RECORDS:

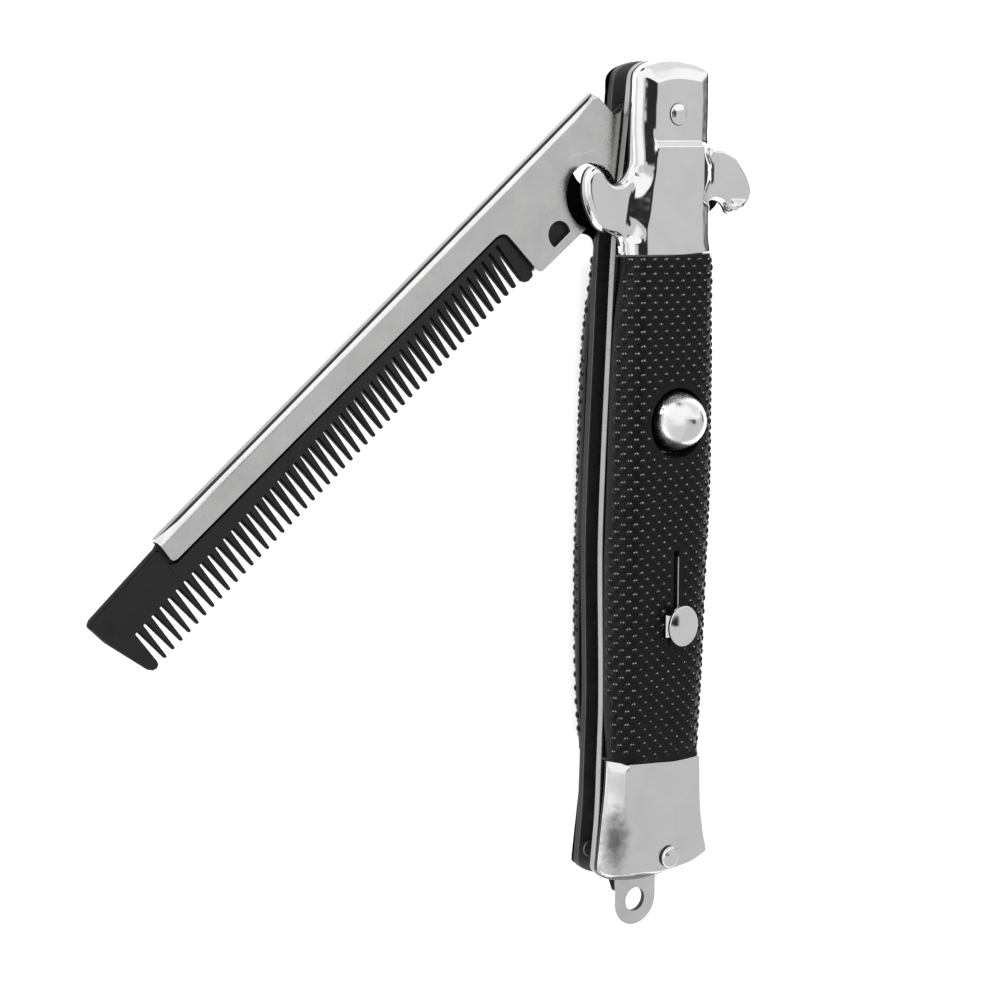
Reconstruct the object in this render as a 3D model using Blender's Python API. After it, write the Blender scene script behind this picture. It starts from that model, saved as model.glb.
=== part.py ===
# A folding pocket comb: a black plastic comb held in a folded steel channel that swings
# out of a slim two-sided handle with bright bolsters, guard wings and dotted black grips.
# The handle lies along Y with its front up (+Z); the comb stands part-way open to the left.

import math

import bmesh
import bpy
import numpy as np
from mathutils import Matrix

MM = 0.001

# Depth levels of the front half, from the middle plane; the rear half mirrors them.
BLADE_HALF = 1.2
BLADE_SHEET = 0.5
INNER_FACE = 1.5
LINER_OUTER = 2.6
SHELL_BASE = 2.9
BOLSTER_UPPER_TOP = 5.6
BOLSTER_LOWER_TOP = 6.1
GRIP_CROWN = 6.8
GRIP_END_DROP = 0.35
GRIP_FLAT_HALF = 24.0
GRIP_FALL_LENGTH = 14.0
GRIP_MIDDLE_Y = -2.5
POMMEL_TOP = 5.7
STEP_Y = 51.45
STEP_SLANT = 0.03
STEP_LENGTH = 1.0
SHELL_SHEET = 0.7
SHELL_WALL = 0.5

# Rivets.
PIVOT_X = 0.0
PIVOT_Y = 55.65
BUTT_Y = -55.65
RIVET_RADIUS = 1.65
RIVET_CLEARANCE = 0.15
BUTT_SHANK_RADIUS = 0.9
PIVOT_HEAD_RISE = 0.5
BUTT_HEAD_RISE = 1.0
REAR_HEAD_RISE = 0.4

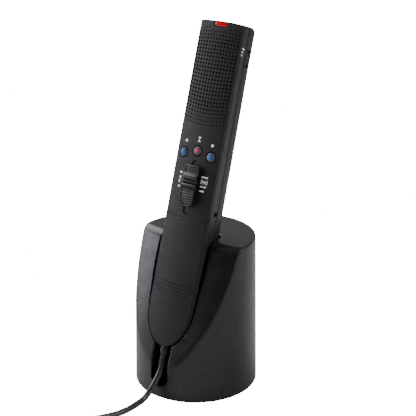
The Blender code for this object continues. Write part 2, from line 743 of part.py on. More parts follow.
def smooth_route(points, steps):
    """Points evenly spaced along a smooth curve through the given ones."""
    pts = [Vector(p) for p in points]
    pts = [2 * pts[0] - pts[1]] + pts + [2 * pts[-1] - pts[-2]]
    fine = []
    for before, start, end, after in zip(pts, pts[1:], pts[2:], pts[3:]):
        for i in range(16):
            t = i / 16
            curve = 2 * start + (end - before) * t
            curve += (2 * before - 5 * start + 4 * end - after) * t * t
            curve += (3 * start - before - 3 * end + after) * t**3
            fine.append(curve / 2)
    fine.append(pts[-2])
    lengths = [0.0]
    for first, second in zip(fine, fine[1:]):
        lengths.append(lengths[-1] + (second - first).length)
    found = []
    index = 0
    for i in range(steps + 1):
        target = lengths[-1] * i / steps
        while index < len(lengths) - 2 and lengths[index + 1] < target:
            index += 1
        part = (target - lengths[index]) / (lengths[index + 1] - lengths[index])
        found.append(fine[index].lerp(fine[index + 1], min(part, 1)))
    return found


def tube(name, points, radius, material, parent, steps):
    curve = bpy.data.curves.new(name, "CURVE")
    curve.dimensions = "3D"
    curve.bevel_depth = radius
    curve.bevel_resolution = 2
    curve.use_fill_caps = True
    curve.materials.append(material)
    route = smooth_route(points, steps)
    spline = curve.splines.new("POLY")
    spline.points.add(len(route) - 1)
    for place, point in zip(spline.points, route):
        place.co = (*point, 1)
    made = bpy.data.objects.new(name, curve)
    made.parent = parent
    bpy.context.scene.collection.objects.link(made)
    return made


def lead_route(axes_matrix):
    """From the strain relief out of the slot, down to the table and along it to the coil."""
    start = axes_matrix @ Vector((0, CORD_Y, RELIEF_END - GAP))
    table = CORD_RADIUS + 0.05 * MM
    free = [
        (-0.3, -33.6, 15.2),
        (-1, -35.8, 11.4),
        (-1.9, -38.6, 7.4),
        (-2.6, -41.6, 4.2),
        (-2.9, -45.2, 2.3),
    ]
    flat = [
        (-2.9, -49),
        (-2.8, -54),
        (-3.1, -60),
        (-4.8, -66.6),
        (-8.2, -73.2),
        (-12.2, -79.6),
        (-16, -87),
        (-19, -95.5),
        (-20.5, -104.5),
        (-21, -114.6),
    ]
    points = [start] + [Vector(p) * MM for p in free]
    return points + [Vector((x * MM, y * MM, table)) for x, y in flat]


def end_route():
    """From the top of the coil, round on it and into the back of the plug."""
    height = 2 * COIL_HALF_THICK + GAP + CORD_RADIUS
    route = []
    for angle in (122, 137, 152, 167, 180):
        turn = math.radians(angle)
        x = COIL_CENTRE.x + COIL_TURN_RADIUS * math.cos(turn)
        route.append(Vector((x, COIL_CENTRE.y + COIL_TURN_RADIUS * math.sin(turn), height)))
    bend = 11.6 * MM
    corner = Vector((COIL_CENTRE.x - COIL_TURN_RADIUS + bend, COIL_CENTRE.y))
    for angle in (200, 222, 245, 270):
        turn = math.radians(angle)
        rise = (PLUG_AXIS_Z - height) * (angle - 180) / 90
        x = corner.x + bend * math.cos(turn)
        route.append(Vector((x, corner.y + bend * math.sin(turn), height + rise)))
    return route


def make_cord(axes, rubber, plastic, steel):
    matrix = Matrix.LocRotScale(axes.location, axes.rotation_euler, None)
    tube("usb_lead", lead_route(matrix), CORD_RADIUS, rubber, None, 44)
    inner = COIL_TURN_RADIUS - COIL_HALF_THICK
    outer = COIL_TURN_RADIUS + COIL_HALF_THICK
    high = 2 * COIL_HALF_THICK
    edge = 1.6 * MM
    profile = [
        (inner + edge, 0),
        (outer - edge, 0),
        (outer, edge),
        (outer, high - edge),
        (outer - edge, high),
        (inner + edge, high),
        (inner, high - edge),
        (inner, edge),
    ]
    coil = smooth(turned("usb_coil", profile, 48, rubber))
    coil.location = COIL_CENTRE
    route = end_route()
    tube("usb_lead_end", route, CORD_RADIUS, rubber, None, 12)
    plug_y = route[-1].y
    rear = route[-1].x + GAP
    low = (rear, plug_y - 7.6 * MM, PLUG_AXIS_Z - 4 * MM)
    high = (rear + 26 * MM, plug_y + 7.6 * MM, PLUG_AXIS_Z + 4 * MM)
    grip = block("usb_plug_grip", low, high, plastic)
    bevel = grip.modifiers.new("rounding", "BEVEL")
    bevel.width = 1.6 * MM
    bevel.segments = 3
    front = rear + 26 * MM + GAP
    shell_low = (front, plug_y - 6 * MM, PLUG_AXIS_Z - 2.25 * MM)
    shell_high = (front + 18.6 * MM, plug_y + 6 * MM, PLUG_AXIS_Z + 2.25 * MM)
    shell = block("usb_plug_shell", shell_low, shell_high, steel)
    room_low = (front + 5 * MM, plug_y - 5.65 * MM, PLUG_AXIS_Z - 1.9 * MM)
    room_high = (front + 30 * MM, plug_y + 5.65 * MM, PLUG_AXIS_Z + 1.9 * MM)
    combine(shell, block("plug_room", room_low, room_high))
    tongue_low = (front + 5.3 * MM, plug_y - 5.3 * MM, PLUG_AXIS_Z - 1.6 * MM)
    tongue_high = (front + 18 * MM, plug_y + 5.3 * MM, PLUG_AXIS_Z + 0.2 * MM)
    block("usb_plug_tongue", tongue_low, tongue_high, plastic)


def main():
    clear_scene()
    black = make_material("black_plastic", (0.035, 0.035, 0.038), 0.55)
    stand_black = make_material("stand_plastic", (0.03, 0.03, 0.032), 0.6)
    dark = make_material("dark_plastic", (0.02, 0.02, 0.02), 0.7)
    rubber = make_material("black_rubber", (0.02, 0.02, 0.02), 0.75)
    ring = make_material("button_grey", (0.2, 0.19, 0.24), 0.3)
    blue = make_material("button_blue", (0.03, 0.08, 0.4), 0.25)
    red = make_material("button_red", (0.45, 0.03, 0.03), 0.25)
    lens = make_material("lamp_red", (0.8, 0.02, 0.01), 0.15)
    led = make_material("led_white", (0.8, 0.8, 0.75), 0.3)
    steel = make_material("steel", (0.5, 0.5, 0.52), 0.35, 1.0)
    zinc = make_material("zinc_screw", (0.6, 0.6, 0.6), 0.4, 1.0)
    brass = make_material("brass", (0.6, 0.5, 0.25), 0.35, 1.0)
    green = make_material("circuit_board", (0.03, 0.2, 0.08), 0.5)
    paper = make_material("cone_paper", (0.1, 0.1, 0.1), 0.9)
    copper = make_material("wire_sheath", (0.3, 0.3, 0.3), 0.6)

    axes = bpy.data.objects.new("microphone_axes", None)
    axes.location = TIP
    axes.rotation_euler = Euler((-LEAN, 0, 0))
    bpy.context.scene.collection.objects.link(axes)

    make_stand_shell(axes, stand_black)
    make_stand_inside(axes, steel, rubber, zinc)
    make_cradle_pads(axes, rubber)
    make_rear_shell(axes, black)
    make_mic_frame(axes, black)
    make_face_panels(axes, black)
    make_shell_screws(axes, zinc)
    make_lamp(axes, lens, led)
    make_buttons(axes, ring, red, blue, dark)
    make_slider(axes, black, dark, dark)
    make_volume(axes, black, brass)
    make_board(axes, green)
    make_sound_parts(axes, steel, paper, rubber, brass, dark)
    make_cord_entry(axes, rubber, dark, zinc, copper)
    make_cord(axes, rubber, dark, steel)


main()
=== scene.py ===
"""The looks of a dictation microphone in its desk stand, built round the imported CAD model.

Shapes are worked out in millimetres, in one of two frames: the stand's, which is the world's, and the
microphone's, which leans back. There x runs across the face, y from the face to the back, and z along the
microphone from its lower tip to its top. place() turns them into metres in the world.
"""

import json
import math

import bpy
import numpy as np
from mathutils import Matrix, Vector
from mathutils.geometry import delaunay_2d_cdt


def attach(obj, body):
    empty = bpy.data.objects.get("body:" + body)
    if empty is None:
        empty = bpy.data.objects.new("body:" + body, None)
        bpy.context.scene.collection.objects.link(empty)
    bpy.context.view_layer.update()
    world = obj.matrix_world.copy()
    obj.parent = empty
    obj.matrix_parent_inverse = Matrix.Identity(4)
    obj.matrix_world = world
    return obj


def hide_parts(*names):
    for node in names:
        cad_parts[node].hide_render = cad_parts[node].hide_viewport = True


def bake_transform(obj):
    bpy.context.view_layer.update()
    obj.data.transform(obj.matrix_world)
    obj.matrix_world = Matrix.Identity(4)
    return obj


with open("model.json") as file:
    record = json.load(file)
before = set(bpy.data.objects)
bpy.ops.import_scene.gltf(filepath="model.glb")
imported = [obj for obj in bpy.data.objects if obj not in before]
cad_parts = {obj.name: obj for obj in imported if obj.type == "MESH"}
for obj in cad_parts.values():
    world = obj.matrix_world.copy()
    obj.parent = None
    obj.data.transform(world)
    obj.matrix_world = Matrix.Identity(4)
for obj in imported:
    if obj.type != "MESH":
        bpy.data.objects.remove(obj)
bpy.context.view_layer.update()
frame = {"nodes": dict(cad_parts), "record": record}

MM = 0.001

# Stand, within half a millimetre of the CAD
STAND_RADIUS = 35.5
STAND_TAPER = 1.4
STAND_HEIGHT = 88.6
STAND_WALL = 2.6
STAND_BOTTOM = 0.02
ARM_TILT = math.radians(21.4)
ARM_CROWN = 0.00156
ARM_FALL = 0.005
ARM_FLAT = 16
RECESS_RADIUS = 32.3
RECESS_TOP = 3.6
BASE_SCREW_RADIUS = 26.5
BASE_SCREW_HOLE = 1.5
BASE_BOSS_RADIUS = 6.2
BASE_SCREW_ANGLES = (-90, 30, 150)

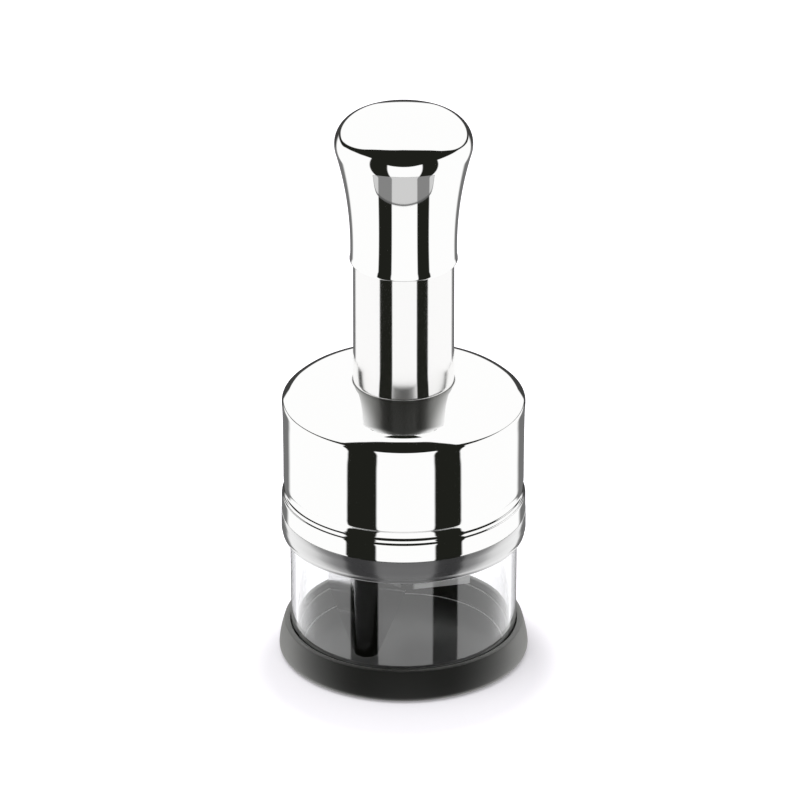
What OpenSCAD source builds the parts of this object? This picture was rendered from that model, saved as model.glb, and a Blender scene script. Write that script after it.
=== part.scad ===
// Plunger food chopper: a steel knob pressed down over a steel tube drives a
// zigzag blade onto a board, inside a clear cup that stands in a black base.
// Lengths in millimetres. +Z is up, the origin is on the table under the axis.

/* [Base] */
// Outer diameter of the base at its foot
base_d = 100.5; // [94:0.5:112]
// Height of the base's rim above the table
base_rim_h = 13.4; // [11:0.2:18]
// How far the base's rim stands in from its foot
rim_in = 2.05; // [1.5:0.05:3]
// Rounding of the base's foot
base_edge_r = 2.4; // [1:0.2:4]
// Thickness of the base's floor above the foot pad
base_floor_t = 1.0; // [0.8:0.1:2]
// Thickness of the rubber foot pad
pad_t = 0.9; // [0.7:0.1:1.4]
// How far the foot pad stands below the base
pad_proud = 0.4; // [0.2:0.1:0.6]
// Thickness of the chopping board disc
board_t = 1.5; // [1:0.1:2.4]
// Wall of the ring that holds the board inside the cup
plug_wall = 1.0; // [0.8:0.1:1.6]
// Height of that ring above the table
plug_h = 12.0; // [8:0.2:16]

/* [Cup] */
// How far the cup's foot stands in from the base's rim
cup_in = 2.8; // [2.2:0.1:4]
// How much wider the cup is at its mouth, on the radius
cup_draft = 0.3; // [0:0.1:0.6]
// Wall of the clear cup
cup_wall = 2.7; // [2:0.1:3.2]
// Height of the cup
cup_h = 55.0; // [48:0.5:64]

/* [Housing] */
// How far the grey ring under the steel stands out from the cup
ring_out = 3.45; // [3:0.05:4]
// How far the ring reaches down over the cup
ring_overlap = 4.9; // [3:0.1:8]
// Visible height of the ring
ring_h = 9.85; // [8:0.1:13]
// How far the steel's flared lower edge stands out from the ring
flare_out = 0.5; // [0.3:0.05:0.8]
// How far the steel wall stands in from the ring
wall_in = 0.85; // [0.5:0.05:1.2]
// How far the wall's upper edge stands out from the wall
top_out = 0.5; // [0:0.05:0.8]
// Height of the steel from its lower edge to the upper edge rounding
wall_h = 47.95; // [42:0.05:60]
// How far the bead pressed into the wall stands out from it
bead_out = 0.7; // [0.3:0.05:1]
// Depth of the groove above the bead
groove_in = 0.3; // [0.1:0.05:0.5]
// Thickness of the steel shell
shell_t = 0.8; // [0.6:0.1:1]
// Rounding at the wall's upper edge
dome_edge_r = 2.2; // [1.6:0.1:4]
// Radius of the bend between that rounding and the dome
dome_bend_r = 13.4; // [8:0.1:20]
// Slope of the dome beside the tube, in degrees
dome_slope = 10; // [6:1:14]
// Slope of the dome beside its edge, in degrees
dome_edge_slope = 26; // [20:1:32]
// Diameter at which the dome starts to curve down
dome_flat_d = 78; // [70:0.5:82]

/* [Tube] */
// Outer diameter of the guide tube
tube_d = 40.4; // [36:0.2:42]
// Wall of the guide tube
tube_wall = 0.9; // [0.7:0.1:1.2]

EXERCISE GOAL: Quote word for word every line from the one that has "make_stand_shell(axes, stand_black)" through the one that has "for node in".

REPLY TO THE TASK:
    make_stand_shell(axes, stand_black)
    make_stand_inside(axes, steel, rubber, zinc)
    make_cradle_pads(axes, rubber)
    make_rear_shell(axes, black)
    make_mic_frame(axes, black)
    make_face_panels(axes, black)
    make_shell_screws(axes, zinc)
    make_lamp(axes, lens, led)
    make_buttons(axes, ring, red, blue, dark)
    make_slider(axes, black, dark, dark)
    make_volume(axes, black, brass)
    make_board(axes, green)
    make_sound_parts(axes, steel, paper, rubber, brass, dark)
    make_cord_entry(axes, rubber, dark, zinc, copper)
    make_cord(axes, rubber, dark, steel)


main()
=== scene.py ===
"""The looks of a dictation microphone in its desk stand, built round the imported CAD model.

Shapes are worked out in millimetres, in one of two frames: the stand's, which is the world's, and the
microphone's, which leans back. There x runs across the face, y from the face to the back, and z along the
microphone from its lower tip to its top. place() turns them into metres in the world.
"""

import json
import math

import bpy
import numpy as np
from mathutils import Matrix, Vector
from mathutils.geometry import delaunay_2d_cdt


def attach(obj, body):
    empty = bpy.data.objects.get("body:" + body)
    if empty is None:
        empty = bpy.data.objects.new("body:" + body, None)
        bpy.context.scene.collection.objects.link(empty)
    bpy.context.view_layer.update()
    world = obj.matrix_world.copy()
    obj.parent = empty
    obj.matrix_parent_inverse = Matrix.Identity(4)
    obj.matrix_world = world
    return obj


def hide_parts(*names):
    for node in names:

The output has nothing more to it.